1. $query(D,A)$ = true
2. $query(D,C)$ = true
3. $query(D,F)$ = false

### Some solutions to above problem

Solution1:

1. For each query $(u, v)$, perform a BFS/DFS.
2. Time Complexity will be $O(Q*(V + E))$
3. In worst case graph can have order of $V^2$ Edges.
4. So worst case complexity can be $O(Q*V^2)$

Solution2:

1. perform 1 BFS/DFS per node of the Graph
2. When BFS is done using node X, store all the nodes that can be visited from X.
3. Per Query time is $O(1)$ so overall $O(Q)$
4. Preprocessing time is $O(V * (V + E)) = O(V^3)$
5. Hence overall $O(Q + V^3)$

## What is a Disjoint Set Data Structure?

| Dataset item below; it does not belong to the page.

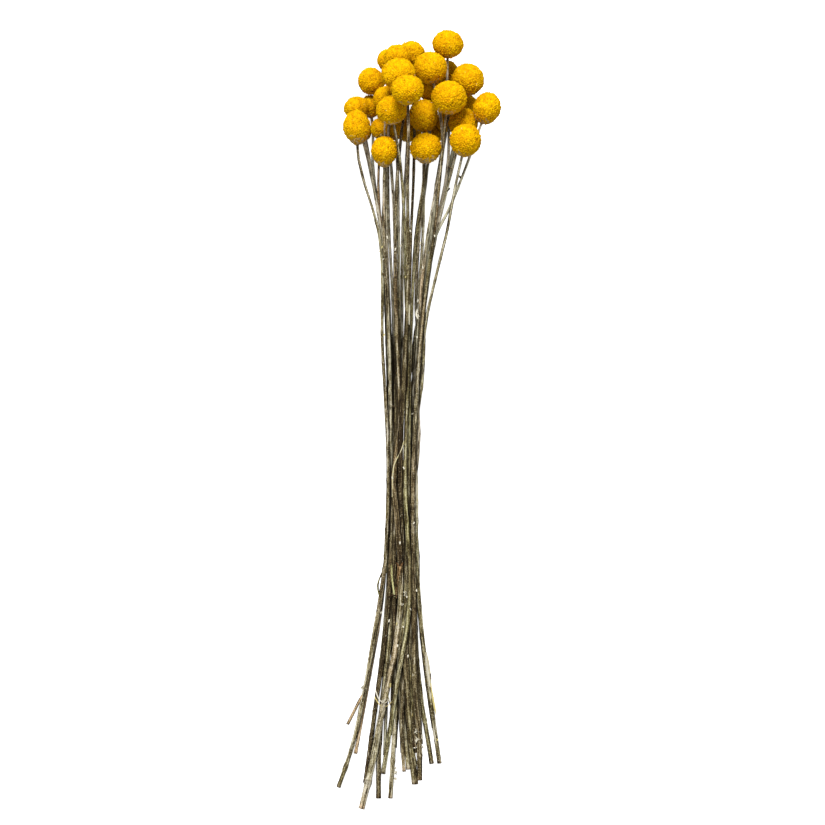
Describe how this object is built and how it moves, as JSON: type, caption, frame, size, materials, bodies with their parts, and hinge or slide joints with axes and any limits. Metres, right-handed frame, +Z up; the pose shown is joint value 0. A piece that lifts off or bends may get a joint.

1. It is a collection of disjoint dynamic sets. $D = {S1, S2, S3, …………, Sk}$
2. Each set has a Representative R and consists of some elements.
3. Assume total elements is N: $Size(S1) + Size(S2) + … + Size(Sk) = N$

A disjoint set structure supports:

1. $MAKE-SET(X):$ Creates a new Set with only element X and representative X.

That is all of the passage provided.